— START DATA FOR PROCESSING —

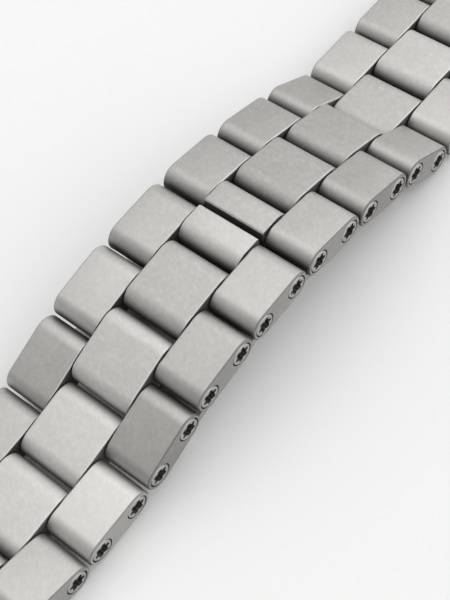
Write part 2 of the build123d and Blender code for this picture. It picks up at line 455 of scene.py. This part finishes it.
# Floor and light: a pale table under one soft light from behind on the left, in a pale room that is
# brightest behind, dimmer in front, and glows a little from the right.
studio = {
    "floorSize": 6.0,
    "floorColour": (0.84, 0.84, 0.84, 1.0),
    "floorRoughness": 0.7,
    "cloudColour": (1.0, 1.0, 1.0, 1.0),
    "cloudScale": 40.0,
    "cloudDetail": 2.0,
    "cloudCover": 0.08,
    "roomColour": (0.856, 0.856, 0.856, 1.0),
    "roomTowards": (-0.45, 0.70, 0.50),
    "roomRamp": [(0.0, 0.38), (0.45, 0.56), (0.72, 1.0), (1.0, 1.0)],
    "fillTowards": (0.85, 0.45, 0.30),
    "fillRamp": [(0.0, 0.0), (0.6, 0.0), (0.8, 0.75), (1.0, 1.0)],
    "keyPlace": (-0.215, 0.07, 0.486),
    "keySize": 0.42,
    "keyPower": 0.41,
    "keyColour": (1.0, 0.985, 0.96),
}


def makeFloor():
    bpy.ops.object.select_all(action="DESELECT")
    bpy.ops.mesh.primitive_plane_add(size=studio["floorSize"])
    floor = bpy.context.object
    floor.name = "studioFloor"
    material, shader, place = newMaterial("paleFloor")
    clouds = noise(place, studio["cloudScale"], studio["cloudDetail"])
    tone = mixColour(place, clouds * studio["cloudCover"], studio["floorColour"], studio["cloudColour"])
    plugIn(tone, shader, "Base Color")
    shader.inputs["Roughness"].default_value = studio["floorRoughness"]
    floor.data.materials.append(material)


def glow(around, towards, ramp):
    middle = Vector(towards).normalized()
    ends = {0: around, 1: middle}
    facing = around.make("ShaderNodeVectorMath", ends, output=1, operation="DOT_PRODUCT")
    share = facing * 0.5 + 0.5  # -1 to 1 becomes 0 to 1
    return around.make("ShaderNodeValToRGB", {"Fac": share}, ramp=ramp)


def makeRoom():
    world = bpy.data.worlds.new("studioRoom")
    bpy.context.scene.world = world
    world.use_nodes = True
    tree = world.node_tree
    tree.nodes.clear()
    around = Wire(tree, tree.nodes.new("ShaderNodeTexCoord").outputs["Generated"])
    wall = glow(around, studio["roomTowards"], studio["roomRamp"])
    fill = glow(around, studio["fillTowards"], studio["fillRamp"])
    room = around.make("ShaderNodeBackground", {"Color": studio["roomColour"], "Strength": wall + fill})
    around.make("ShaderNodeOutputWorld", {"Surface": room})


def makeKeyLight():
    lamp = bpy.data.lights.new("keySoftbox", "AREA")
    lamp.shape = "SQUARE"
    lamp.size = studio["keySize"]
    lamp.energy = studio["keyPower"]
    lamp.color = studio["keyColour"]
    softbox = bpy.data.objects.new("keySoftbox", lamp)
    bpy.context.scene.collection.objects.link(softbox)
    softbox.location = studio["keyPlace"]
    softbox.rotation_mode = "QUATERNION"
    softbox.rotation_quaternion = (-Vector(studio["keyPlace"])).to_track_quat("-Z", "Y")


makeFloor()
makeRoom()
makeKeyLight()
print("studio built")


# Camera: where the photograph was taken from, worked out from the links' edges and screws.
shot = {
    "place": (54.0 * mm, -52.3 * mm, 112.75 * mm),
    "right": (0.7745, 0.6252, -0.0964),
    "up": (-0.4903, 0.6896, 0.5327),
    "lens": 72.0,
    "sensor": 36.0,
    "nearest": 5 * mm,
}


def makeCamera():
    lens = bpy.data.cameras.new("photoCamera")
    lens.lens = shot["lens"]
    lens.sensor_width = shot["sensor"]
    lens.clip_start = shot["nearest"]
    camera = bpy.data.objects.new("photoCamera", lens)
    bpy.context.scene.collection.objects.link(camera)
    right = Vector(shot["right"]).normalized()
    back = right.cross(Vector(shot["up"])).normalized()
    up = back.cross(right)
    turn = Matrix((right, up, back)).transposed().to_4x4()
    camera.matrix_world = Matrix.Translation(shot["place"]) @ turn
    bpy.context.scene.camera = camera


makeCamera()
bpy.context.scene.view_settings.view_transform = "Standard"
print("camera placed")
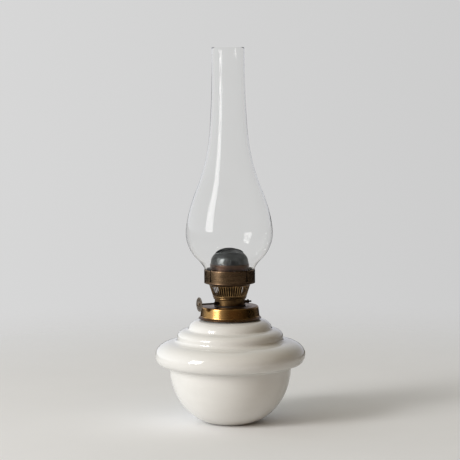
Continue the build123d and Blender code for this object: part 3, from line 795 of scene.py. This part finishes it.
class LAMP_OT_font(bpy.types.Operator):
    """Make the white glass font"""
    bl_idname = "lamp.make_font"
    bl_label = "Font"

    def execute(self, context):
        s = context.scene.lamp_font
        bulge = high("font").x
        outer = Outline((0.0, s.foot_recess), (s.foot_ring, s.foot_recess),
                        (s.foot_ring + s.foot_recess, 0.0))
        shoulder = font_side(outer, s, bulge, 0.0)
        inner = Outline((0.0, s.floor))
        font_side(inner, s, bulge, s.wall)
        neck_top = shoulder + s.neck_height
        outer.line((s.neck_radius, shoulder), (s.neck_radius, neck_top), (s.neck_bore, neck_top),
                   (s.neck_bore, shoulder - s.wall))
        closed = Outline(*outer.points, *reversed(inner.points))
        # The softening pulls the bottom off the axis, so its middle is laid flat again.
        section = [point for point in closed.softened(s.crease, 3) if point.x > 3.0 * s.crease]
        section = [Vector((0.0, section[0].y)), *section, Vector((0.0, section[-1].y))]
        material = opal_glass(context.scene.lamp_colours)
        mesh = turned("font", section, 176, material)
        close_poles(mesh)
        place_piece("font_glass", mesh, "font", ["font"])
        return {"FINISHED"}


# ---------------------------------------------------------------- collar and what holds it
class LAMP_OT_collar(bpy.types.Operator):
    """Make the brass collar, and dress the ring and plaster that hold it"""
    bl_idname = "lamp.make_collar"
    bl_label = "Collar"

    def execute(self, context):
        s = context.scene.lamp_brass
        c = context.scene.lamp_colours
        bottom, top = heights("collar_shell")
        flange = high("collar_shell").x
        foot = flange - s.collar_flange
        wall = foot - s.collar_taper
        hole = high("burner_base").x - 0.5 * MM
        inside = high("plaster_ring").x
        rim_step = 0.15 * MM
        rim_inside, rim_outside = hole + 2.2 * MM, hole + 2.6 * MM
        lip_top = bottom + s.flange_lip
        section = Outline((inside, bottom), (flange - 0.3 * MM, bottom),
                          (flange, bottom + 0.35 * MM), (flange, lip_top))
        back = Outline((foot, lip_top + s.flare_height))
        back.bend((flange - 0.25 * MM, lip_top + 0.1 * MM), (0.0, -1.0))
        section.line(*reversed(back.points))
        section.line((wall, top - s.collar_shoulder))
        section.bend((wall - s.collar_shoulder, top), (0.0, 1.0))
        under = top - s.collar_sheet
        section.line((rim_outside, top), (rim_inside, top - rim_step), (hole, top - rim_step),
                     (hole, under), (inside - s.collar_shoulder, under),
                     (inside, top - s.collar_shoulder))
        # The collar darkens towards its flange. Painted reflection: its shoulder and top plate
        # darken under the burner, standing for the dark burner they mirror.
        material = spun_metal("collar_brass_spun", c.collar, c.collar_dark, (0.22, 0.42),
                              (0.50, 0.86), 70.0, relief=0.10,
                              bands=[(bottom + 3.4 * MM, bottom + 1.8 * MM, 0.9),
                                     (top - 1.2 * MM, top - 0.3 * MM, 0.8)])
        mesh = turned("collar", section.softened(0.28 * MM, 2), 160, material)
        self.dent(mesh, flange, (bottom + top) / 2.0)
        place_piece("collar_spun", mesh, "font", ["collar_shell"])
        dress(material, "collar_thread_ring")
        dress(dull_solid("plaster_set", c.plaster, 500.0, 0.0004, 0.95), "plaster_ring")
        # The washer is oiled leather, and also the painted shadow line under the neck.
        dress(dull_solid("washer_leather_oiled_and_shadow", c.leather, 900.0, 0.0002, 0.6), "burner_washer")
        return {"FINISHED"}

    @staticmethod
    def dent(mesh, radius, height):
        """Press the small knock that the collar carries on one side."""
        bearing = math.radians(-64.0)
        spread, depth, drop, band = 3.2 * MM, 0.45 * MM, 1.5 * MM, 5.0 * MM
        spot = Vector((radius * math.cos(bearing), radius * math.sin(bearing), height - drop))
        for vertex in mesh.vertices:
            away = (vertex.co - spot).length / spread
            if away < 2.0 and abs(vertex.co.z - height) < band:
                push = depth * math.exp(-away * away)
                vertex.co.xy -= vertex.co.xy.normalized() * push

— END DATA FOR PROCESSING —
— START DATA FOR PROCESSING —

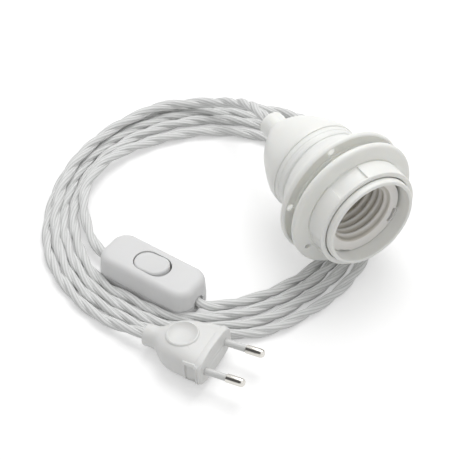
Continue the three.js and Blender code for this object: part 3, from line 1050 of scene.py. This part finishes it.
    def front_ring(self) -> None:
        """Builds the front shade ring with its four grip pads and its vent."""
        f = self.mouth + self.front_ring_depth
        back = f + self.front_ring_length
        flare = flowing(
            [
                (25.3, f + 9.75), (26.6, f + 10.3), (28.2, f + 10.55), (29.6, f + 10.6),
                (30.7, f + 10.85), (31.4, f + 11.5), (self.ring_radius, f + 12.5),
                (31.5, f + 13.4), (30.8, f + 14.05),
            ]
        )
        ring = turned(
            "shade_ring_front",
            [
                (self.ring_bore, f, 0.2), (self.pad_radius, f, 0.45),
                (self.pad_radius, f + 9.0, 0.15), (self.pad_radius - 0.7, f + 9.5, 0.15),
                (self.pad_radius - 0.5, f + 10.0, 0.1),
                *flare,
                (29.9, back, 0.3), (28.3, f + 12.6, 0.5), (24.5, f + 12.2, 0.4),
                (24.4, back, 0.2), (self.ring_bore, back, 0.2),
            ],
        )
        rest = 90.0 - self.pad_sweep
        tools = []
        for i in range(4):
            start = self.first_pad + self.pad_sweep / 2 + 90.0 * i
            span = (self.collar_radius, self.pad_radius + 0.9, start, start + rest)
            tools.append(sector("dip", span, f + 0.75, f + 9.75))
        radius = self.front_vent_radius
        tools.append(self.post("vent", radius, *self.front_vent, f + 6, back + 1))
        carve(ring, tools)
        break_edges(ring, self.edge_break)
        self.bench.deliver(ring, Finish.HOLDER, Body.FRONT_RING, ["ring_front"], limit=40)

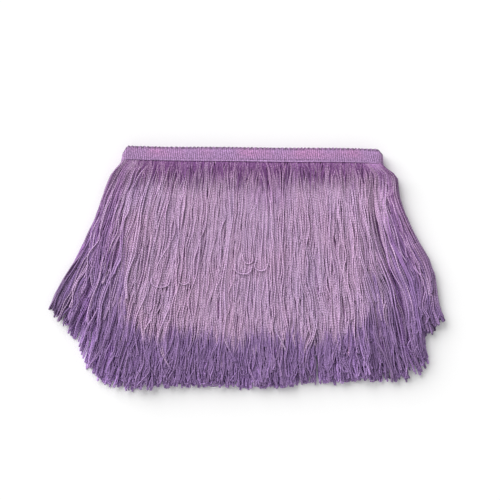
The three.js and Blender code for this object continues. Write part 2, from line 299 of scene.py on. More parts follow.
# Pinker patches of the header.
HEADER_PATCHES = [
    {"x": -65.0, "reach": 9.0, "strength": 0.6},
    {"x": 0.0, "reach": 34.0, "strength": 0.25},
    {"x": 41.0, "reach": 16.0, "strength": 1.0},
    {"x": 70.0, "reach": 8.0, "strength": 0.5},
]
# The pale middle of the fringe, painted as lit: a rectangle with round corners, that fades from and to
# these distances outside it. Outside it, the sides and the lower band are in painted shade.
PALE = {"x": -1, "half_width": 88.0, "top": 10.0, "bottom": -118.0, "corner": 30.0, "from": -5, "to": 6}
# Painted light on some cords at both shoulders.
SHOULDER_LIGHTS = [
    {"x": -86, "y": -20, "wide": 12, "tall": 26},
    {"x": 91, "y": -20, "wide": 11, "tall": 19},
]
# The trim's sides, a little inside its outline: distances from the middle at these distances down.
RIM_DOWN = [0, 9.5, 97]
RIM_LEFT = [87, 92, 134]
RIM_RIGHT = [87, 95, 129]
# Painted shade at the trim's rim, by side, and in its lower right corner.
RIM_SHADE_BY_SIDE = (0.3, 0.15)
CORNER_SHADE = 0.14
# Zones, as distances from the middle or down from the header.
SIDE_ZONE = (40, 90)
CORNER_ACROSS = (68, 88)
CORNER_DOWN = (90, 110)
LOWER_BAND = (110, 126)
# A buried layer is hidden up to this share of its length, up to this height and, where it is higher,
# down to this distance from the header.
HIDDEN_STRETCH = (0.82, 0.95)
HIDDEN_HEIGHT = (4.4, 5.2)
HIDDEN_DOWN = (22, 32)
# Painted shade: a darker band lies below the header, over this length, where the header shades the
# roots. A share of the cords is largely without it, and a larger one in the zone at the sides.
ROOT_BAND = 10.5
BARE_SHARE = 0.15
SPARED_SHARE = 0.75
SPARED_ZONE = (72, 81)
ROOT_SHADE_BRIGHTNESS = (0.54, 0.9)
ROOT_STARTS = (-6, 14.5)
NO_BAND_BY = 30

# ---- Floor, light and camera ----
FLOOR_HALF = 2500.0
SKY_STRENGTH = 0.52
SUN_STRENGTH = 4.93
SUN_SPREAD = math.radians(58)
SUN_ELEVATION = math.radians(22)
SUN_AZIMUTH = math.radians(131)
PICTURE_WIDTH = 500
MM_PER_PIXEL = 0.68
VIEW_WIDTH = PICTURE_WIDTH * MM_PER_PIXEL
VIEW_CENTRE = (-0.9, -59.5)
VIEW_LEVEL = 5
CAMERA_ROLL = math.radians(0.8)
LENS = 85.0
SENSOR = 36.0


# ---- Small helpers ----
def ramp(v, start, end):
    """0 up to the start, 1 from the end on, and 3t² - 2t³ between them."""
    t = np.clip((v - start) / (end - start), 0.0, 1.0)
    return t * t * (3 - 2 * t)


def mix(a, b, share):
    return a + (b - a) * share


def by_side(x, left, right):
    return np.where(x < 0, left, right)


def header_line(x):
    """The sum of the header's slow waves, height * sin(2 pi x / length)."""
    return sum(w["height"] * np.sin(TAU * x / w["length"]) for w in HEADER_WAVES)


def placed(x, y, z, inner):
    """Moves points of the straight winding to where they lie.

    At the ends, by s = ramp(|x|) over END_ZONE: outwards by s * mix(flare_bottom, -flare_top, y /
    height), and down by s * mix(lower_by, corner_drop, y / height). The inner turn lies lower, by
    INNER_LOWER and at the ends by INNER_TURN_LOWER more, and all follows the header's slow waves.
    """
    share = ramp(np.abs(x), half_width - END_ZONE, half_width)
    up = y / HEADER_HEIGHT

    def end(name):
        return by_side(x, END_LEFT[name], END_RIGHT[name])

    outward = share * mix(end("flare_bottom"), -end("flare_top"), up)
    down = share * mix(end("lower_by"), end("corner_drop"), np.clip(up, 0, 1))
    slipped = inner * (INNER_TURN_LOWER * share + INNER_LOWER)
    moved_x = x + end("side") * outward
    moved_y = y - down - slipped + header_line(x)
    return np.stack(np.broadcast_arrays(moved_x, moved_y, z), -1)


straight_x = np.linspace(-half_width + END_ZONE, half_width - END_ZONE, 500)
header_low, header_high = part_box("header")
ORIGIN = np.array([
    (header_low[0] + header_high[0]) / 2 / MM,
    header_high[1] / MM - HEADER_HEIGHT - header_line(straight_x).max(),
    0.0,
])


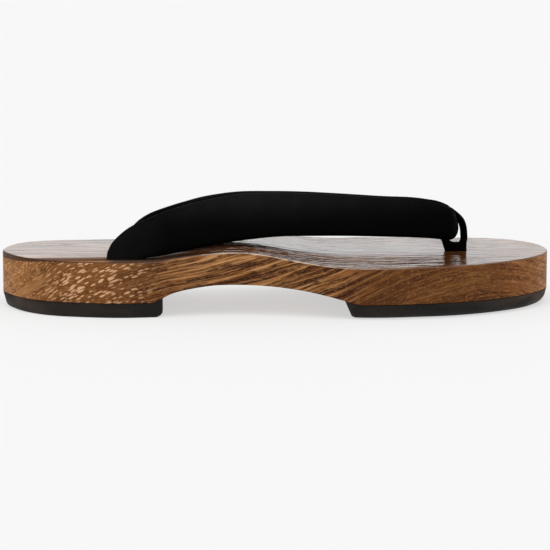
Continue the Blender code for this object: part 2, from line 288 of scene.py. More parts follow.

— END DATA FOR PROCESSING —

→ **WHAT YOU ARE ASKED TO DO**
Show each line in the entries that holds the string "parts".

→ **SOLVED EXERCISE**
The three.js and Blender code for this object continues. Write part 2, from line 299 of scene.py on. More parts follow.
Continue the Blender code for this object: part 2, from line 288 of scene.py. More parts follow.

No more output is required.